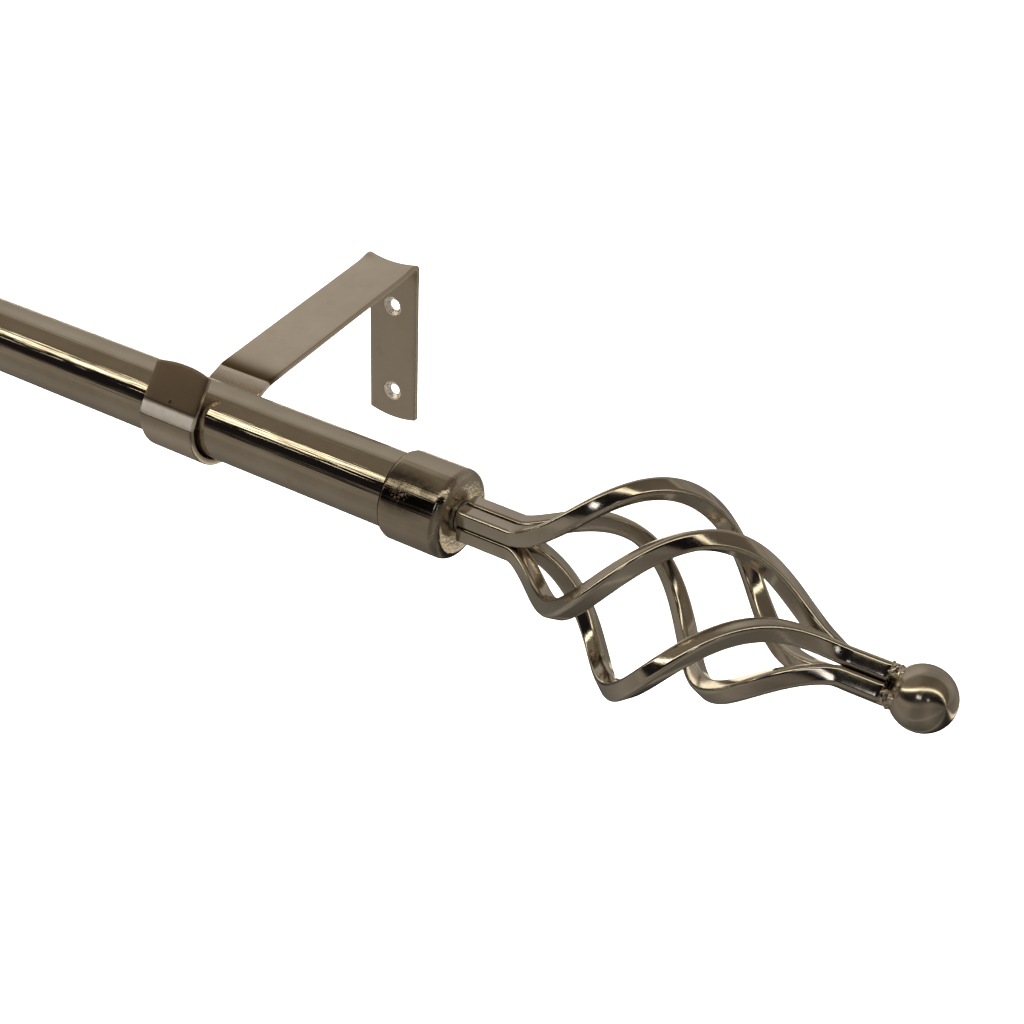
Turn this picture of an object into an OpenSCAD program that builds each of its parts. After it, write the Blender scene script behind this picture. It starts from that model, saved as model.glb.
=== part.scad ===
// Curtain rod with brackets: a round tube resting in two open hook brackets,
// closed at both ends by a cap that carries a twisted basket finial.
// Millimetres. +X along the rod, +Y into the wall, +Z up. The wall is the plane Y = 0.

/* [Rod] */
// Outside diameter of the tube
rod_d = 28; // [19:1:28]
// Wall thickness of the tube
rod_wall = 1; // [0.8:0.1:2]
// Length of the tube
rod_length = 1000; // [700:50:2000]
// Height of the rod's axis above the middle of the wall screws
rod_z = 24.1; // [20:0.1:30]
// Distance from the wall to the rod's axis
projection = 127; // [100:1:160]

/* [Brackets] */
// Distance from the rod's end to the middle of the bracket
overhang = 116; // [60:1:200]
// Width of the bent strip
strip_w = 25; // [20:1:30]
// Thickness of the bent strip
strip_t = 2.5; // [2:0.1:3]
// Inner radius of the hook's round bottom
hook_r = 15; // [15:0.1:18]
// Slope of the hook's mouth, the way the rod is lifted out
mouth_angle = 54; // [45:1:70]
// Length of the lip, the last flat of the hook
lip_length = 16; // [10:0.5:20]
// Slope of the short flat between the mouth and the arm
neck_angle = 22; // [10:1:40]
// Slope of the long arm
arm_angle = 8; // [0:1:15]
// Height of the wall plate's lower end, from the middle of the screws
plate_bottom = -34.6; // [-50:0.1:-30]
// Distance between the two wall screws
screw_pitch = 42; // [30:1:60]
// Diameter of the screw hole
screw_d = 5; // [4:0.1:6]
// Diameter of the countersink
sink_d = 8.6; // [7:0.1:10]

/* [Caps] */
// Outside diameter of the cap
cap_d = 33; // [31:0.5:40]
// Length of the cap
cap_length = 25; // [18:1:35]
// Length of the cap past the end of the tube
cap_past = 5; // [4:0.5:8]
// Thickness of the cap's end wall
cap_face = 2.5; // [1.5:0.1:4]
// Thickness of the liner's wall
liner_wall = 1.2; // [0.8:0.1:2]
// Diameter of the finial's stud
stud_d = 6; // [5:1:8]

/* [Finials] */
// Side of the square bars
bar_side = 6.4; // [5:0.1:8]
// Straight length of the bars beside the cap
root_length = 20.7; // [10:0.1:30]
// Length of the opened basket
basket_length = 119; // [90:1:150]
// Straight length of the bars beside the ball
tip_length = 13.2; // [8:0.1:25]
// Largest distance of the bars from the finial's axis
basket_r = 34; // [25:0.5:45]
// Turn of the bars from one end of the basket to the other
twist = 226; // [180:1:360]
// Diameter of the ball
ball_d = 21; // [18:0.5:30]

/* [Hidden] */
$fn = 96;
half = rod_length / 2;
bracket_x = half - overhang;

// strip, in the plane across the rod, measured from the rod's axis
hook_mid = [-0.4, 0.6];
mid_r = hook_r + strip_t / 2;
bend_r = 1.5;
end_r = 45;
lip_path = [[lip_length, 61.4 - mouth_angle, bend_r], [5.6, 28.6, bend_r], [1.7, 0, bend_r]];
lip_start = hook_mid - [mid_r, 0] - walk(lip_path, 180 + mouth_angle);
neck_path = [
  [0, 90 + mouth_angle, hook_r],
  [12, neck_angle - mouth_angle, bend_r],
  [7.2, arm_angle - neck_angle, bend_r]
];
arm_start = hook_mid - [mid_r, 0] + walk(neck_path, -90);
corner = walk([[0, -90 - arm_angle, bend_r]], arm_angle);
arm_run = (projection - strip_t / 2 - arm_start[0] - corner[0]) / cos(arm_angle);
plate_top = arm_start[1] + arm_run * sin(arm_angle) + corner[1] + rod_z;
plate_path = [[arm_run, -90 - arm_angle, bend_r], [plate_top - plate_bottom, 0, bend_r]];
strip_path = concat(lip_path, neck_path, plate_path);

// cap and finial, counted along X from the cap's outer face
bore_r = rod_d / 2 + 0.1 + liner_wall + 0.05;
plate_x0 = 0.1;
bars_x0 = 1.3;
basket_x0 = bars_x0 + root_length;
basket_x1 = basket_x0 + basket_length;
bars_x1 = basket_x1 + tip_length;
ball_x = bars_x1 + ball_d / 2 + 0.3;
root_r = (bar_side / 2 + 0.05) * sqrt(2);
bar_phase = 138;
steps = 72;

// ---- placing ----

// Cap and finial parts are drawn at the cap's outer face, pointing along +X.
module right_end() {
  translate([half + cap_past, -projection, rod_z])
    children();
}

module left_end() {
  translate([-half - cap_past, -projection, rod_z])
    rotate([0, 0, 180])
      children();
}

module along_x(x0, x1, r) {
  translate([x0, 0, 0])
    rotate([0, 90, 0])
      cylinder(h = x1 - x0, r = r);
}

// ---- bent strip ----

// A path is a list of steps: [straight length, turn, inner radius of the bend].
function bend_mid_r(step) = (step[1] < 0 ? -1 : 1) * (step[2] + strip_t / 2);
function ahead(h) = [cos(h), sin(h)];
function left(h) = [-sin(h), cos(h)];

// Where a path ends, seen from its start, when it sets off at heading h.
function walk(path, h, i = 0) =
  i == len(path) ? [0, 0] :
  let (turn = path[i][1])
  path[i][0] * ahead(h)
  + bend_mid_r(path[i]) * (left(h) - left(h + turn))
  + walk(path, h + turn, i + 1);

// Points along the middle of the strip, each with its heading.
function stations(path, p, h, i = 0) =
  i == len(path) ? [] :
  let (turn = path[i][1])
  let (r = bend_mid_r(path[i]))
  let (q = p + path[i][0] * ahead(h))
  let (n = ceil(abs(turn) / 3.2))
  let (bent = [for (k = [1 : 1 : n]) let (g = h + turn * k / n) [q + r * (left(h) - left(g)), g]])
  concat(
    path[i][0] > 0 ? [[q, h]] : [],
    bent,
    stations(path, q + r * (left(h) - left(h + turn)), h + turn, i + 1)
  );

module strip_side() {
  h = 180 + mouth_angle;
  line = concat([[lip_start, h]], stations(strip_path, lip_start, h));
  last = len(line) - 1;
  inner = [for (s = line) s[0] + strip_t / 2 * left(s[1])];
  outer = [for (i = [last : -1 : 0]) line[i][0] - strip_t / 2 * left(line[i][1])];
  polygon(concat(inner, outer));
}

// Cuts a flat end, at the origin and pointing along +X, to a shallow round.
module end_cut() {
  difference() {
    translate([-3, -strip_t, -strip_w])
      cube([6, 2 * strip_t, 2 * strip_w]);
    translate([-end_r, 0, 0])
      rotate([90, 0, 0])
        cylinder(h = 3 * strip_t, r = end_r, center = true);
  }
}

// A countersunk hole through the wall plate, at a height from the rod's axis.
module screw_hole(z) {
  sink = (sink_d - screw_d) / 2;
  translate([projection + 1, z, 0])
    rotate([0, -90, 0])
      cylinder(h = strip_t + 2, d = screw_d);
  translate([projection - strip_t + sink, z, 0])
    rotate([0, -90, 0])
      cylinder(h = sink + 0.01, d1 = screw_d, d2 = sink_d + 0.02);
}

module strip() {
  difference() {
    linear_extrude(height = strip_w, center = true)
      strip_side();
    translate([lip_start[0], lip_start[1], 0])
      rotate([0, 0, mouth_angle])
        end_cut();
    translate([projection - strip_t / 2, plate_bottom - rod_z, 0])
      rotate([0, 0, -90])
        end_cut();
    screw_hole(-rod_z - screw_pitch / 2);
    screw_hole(-rod_z + screw_pitch / 2);
  }
}

module bracket() {
  translate([0, -projection, rod_z])
    rotate([90, 0, 90])
      strip();
}

// ---- cap and its fixings ----

module cap() {
  difference() {
    along_x(-cap_length, 0, cap_d / 2);
    along_x(-cap_length - 1, -cap_face, bore_r);
    along_x(-cap_face - 1, 1, stud_d / 2 + 0.1);
  }
}

module liner() {
  difference() {
    along_x(-cap_length + 0.6, -cap_face - 1.5, bore_r - 0.05);
    along_x(-cap_length, 0, rod_d / 2 + 0.1);
  }
}

module washer() {
  difference() {
    along_x(-cap_face - 1.7, -cap_face - 0.1, stud_d);
    along_x(-cap_face - 3, 0, stud_d / 2 + 0.2);
  }
}

module nut() {
  difference() {
    translate([-cap_face - 6.7, 0, 0])
      rotate([0, 90, 0])
        cylinder(h = 5, d = 11.5, $fn = 6);
    along_x(-cap_face - 8, 0, stud_d / 2 + 0.05);
  }
}

module stud() {
  along_x(-cap_face - 10, plate_x0, stud_d / 2);
}

module root_plate() {
  along_x(plate_x0, bars_x0, bar_side);
}

// ---- basket ----

// Share of the basket passed at x, from 0 to 1.
function share(x) = min(1, max(0, (x - basket_x0) / basket_length));
function lean(s) = s + 0.2 * s * (1 - s);
function bar_r(s) = root_r + (basket_r - root_r) * pow(sin(180 * lean(s)), 1.5);
function bar_turn(s) = twist * (s - 0.2 * sin(360 * s) / (2 * PI) - 0.12 * s * (1 - s));

function bar_angle(x, k) = bar_phase - 90 * k - bar_turn(share(x));
function spoke(x, k) = [0, cos(bar_angle(x, k)), sin(bar_angle(x, k))];
function bar_mid(x, k) = [x, 0, 0] + bar_r(share(x)) * spoke(x, k);
function unit(v) = v / norm(v);

// The four corners of a bar at x: one corner of the square always faces the axis.
function bar_ring(x, k) =
  let (t = unit(bar_mid(x + 0.01, k) - bar_mid(x - 0.01, k)))
  let (e = spoke(x, k))
  let (u = unit(e - (e * t) * t))
  let (v = cross(t, u))
  let (c = bar_mid(x, k))
  let (d = bar_side / sqrt(2))
  [c + d * u, c + d * v, c - d * u, c - d * v];

function station(i) = i == 0 ? bars_x0 : i == steps ? bars_x1 :
  basket_x0 + basket_length * (i - 1) / (steps - 2);

module bar(k) {
  points = [for (i = [0 : steps]) each bar_ring(station(i), k)];
  walls = [
    for (i = [0 : steps - 1], j = [0 : 3])
      let (a = 4 * i + j, b = 4 * i + (j + 1) % 4)
      each [[a, a + 4, b + 4], [a, b + 4, b]]
  ];
  last = 4 * steps;
  ends = [[0, 1, 2], [0, 2, 3], [last + 2, last + 1, last], [last + 3, last + 2, last]];
  polyhedron(points = points, faces = concat(walls, ends));
}

module weld() {
  difference() {
    along_x(bars_x1, ball_x - 6, 8);
    translate([ball_x, 0, 0])
      sphere(d = ball_d + 0.04);
  }
}

module ball() {
  translate([ball_x, 0, 0])
    sphere(d = ball_d);
}

// ---- nodes ----

module rod_tube() {
  color([0.60, 0.56, 0.48])
    translate([0, -projection, rod_z])
      difference() {
        along_x(-half, half, rod_d / 2);
        along_x(-half - 1, half + 1, rod_d / 2 - rod_wall);
      }
}

module bracket_right() {
  color([0.66, 0.60, 0.50])
    translate([bracket_x, 0, 0])
      bracket();
}

module bracket_left() {
  color([0.66, 0.60, 0.50])
    translate([-bracket_x, 0, 0])
      bracket();
}

module cap_right() {
  color([0.62, 0.57, 0.49])
    right_end()
      cap();
}

module liner_right() {
  color([0.12, 0.12, 0.12])
    right_end()
      liner();
}

module washer_right() {
  color([0.70, 0.70, 0.70])
    right_end()
      washer();
}

module nut_right() {
  color([0.72, 0.72, 0.72])
    right_end()
      nut();
}

module stud_right() {
  color([0.68, 0.68, 0.68])
    right_end()
      stud();
}

module root_plate_right() {
  color([0.35, 0.32, 0.27])
    right_end()
      root_plate();
}

module bar_1_right() {
  color([0.62, 0.57, 0.49])
    right_end()
      bar(0);
}

module bar_2_right() {
  color([0.62, 0.57, 0.49])
    right_end()
      bar(1);
}

module bar_3_right() {
  color([0.62, 0.57, 0.49])
    right_end()
      bar(2);
}

module bar_4_right() {
  color([0.62, 0.57, 0.49])
    right_end()
      bar(3);
}

module weld_right() {
  color([0.45, 0.41, 0.35])
    right_end()
      weld();
}

module ball_right() {
  color([0.62, 0.57, 0.49])
    right_end()
      ball();
}

module cap_left() {
  color([0.62, 0.57, 0.49])
    left_end()
      cap();
}

module liner_left() {
  color([0.12, 0.12, 0.12])
    left_end()
      liner();
}

module washer_left() {
  color([0.70, 0.70, 0.70])
    left_end()
      washer();
}

module nut_left() {
  color([0.72, 0.72, 0.72])
    left_end()
      nut();
}

module stud_left() {
  color([0.68, 0.68, 0.68])
    left_end()
      stud();
}

module root_plate_left() {
  color([0.35, 0.32, 0.27])
    left_end()
      root_plate();
}

module bar_1_left() {
  color([0.62, 0.57, 0.49])
    left_end()
      bar(0);
}

module bar_2_left() {
  color([0.62, 0.57, 0.49])
    left_end()
      bar(1);
}

module bar_3_left() {
  color([0.62, 0.57, 0.49])
    left_end()
      bar(2);
}

module bar_4_left() {
  color([0.62, 0.57, 0.49])
    left_end()
      bar(3);
}

module weld_left() {
  color([0.45, 0.41, 0.35])
    left_end()
      weld();
}

module ball_left() {
  color([0.62, 0.57, 0.49])
    left_end()
      ball();
}

rod_tube();
bracket_right();
bracket_left();
cap_right();
liner_right();
washer_right();
nut_right();
stud_right();
root_plate_right();
bar_1_right();
bar_2_right();
bar_3_right();
bar_4_right();
weld_right();
ball_right();
cap_left();
liner_left();
washer_left();
nut_left();
stud_left();
root_plate_left();
bar_1_left();
bar_2_left();
bar_3_left();
bar_4_left();
weld_left();
ball_left();
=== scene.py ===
"""Curtain rod with brackets: the visible pieces, their materials, and a plain studio."""

import math
import random

import bmesh
import bpy
from mathutils import Matrix, Vector, noise


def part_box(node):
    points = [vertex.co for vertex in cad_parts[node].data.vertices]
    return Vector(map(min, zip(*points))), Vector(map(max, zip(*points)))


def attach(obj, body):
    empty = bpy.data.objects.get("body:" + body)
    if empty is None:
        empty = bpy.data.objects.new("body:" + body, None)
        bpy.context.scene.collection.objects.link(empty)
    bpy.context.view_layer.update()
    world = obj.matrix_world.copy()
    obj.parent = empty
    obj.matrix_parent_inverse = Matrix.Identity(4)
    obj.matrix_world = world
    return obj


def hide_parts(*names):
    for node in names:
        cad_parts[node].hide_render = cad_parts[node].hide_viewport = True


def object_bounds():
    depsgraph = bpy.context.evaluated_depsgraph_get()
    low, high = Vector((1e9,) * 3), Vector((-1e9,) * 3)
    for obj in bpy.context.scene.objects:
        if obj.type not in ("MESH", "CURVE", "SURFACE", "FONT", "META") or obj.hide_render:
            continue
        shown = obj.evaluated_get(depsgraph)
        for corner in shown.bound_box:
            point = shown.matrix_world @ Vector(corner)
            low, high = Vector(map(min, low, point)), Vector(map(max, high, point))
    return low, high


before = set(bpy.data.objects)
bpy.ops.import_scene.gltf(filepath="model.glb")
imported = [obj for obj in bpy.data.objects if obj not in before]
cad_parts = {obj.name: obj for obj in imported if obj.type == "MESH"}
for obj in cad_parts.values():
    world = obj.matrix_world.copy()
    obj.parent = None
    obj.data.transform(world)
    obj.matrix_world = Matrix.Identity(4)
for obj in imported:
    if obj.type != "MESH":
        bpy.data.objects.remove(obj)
cad_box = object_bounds()
scene = bpy.context.scene
MM = 0.001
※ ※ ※
_Stated exercise_:
Reproduce word for word the material above, beginning with the line that contains "rod_tube();" and ending with the line that contains "if empty is".

_Final answer_:
rod_tube();
bracket_right();
bracket_left();
cap_right();
liner_right();
washer_right();
nut_right();
stud_right();
root_plate_right();
bar_1_right();
bar_2_right();
bar_3_right();
bar_4_right();
weld_right();
ball_right();
cap_left();
liner_left();
washer_left();
nut_left();
stud_left();
root_plate_left();
bar_1_left();
bar_2_left();
bar_3_left();
bar_4_left();
weld_left();
ball_left();
=== scene.py ===
"""Curtain rod with brackets: the visible pieces, their materials, and a plain studio."""

import math
import random

import bmesh
import bpy
from mathutils import Matrix, Vector, noise


def part_box(node):
    points = [vertex.co for vertex in cad_parts[node].data.vertices]
    return Vector(map(min, zip(*points))), Vector(map(max, zip(*points)))


def attach(obj, body):
    empty = bpy.data.objects.get("body:" + body)
    if empty is None:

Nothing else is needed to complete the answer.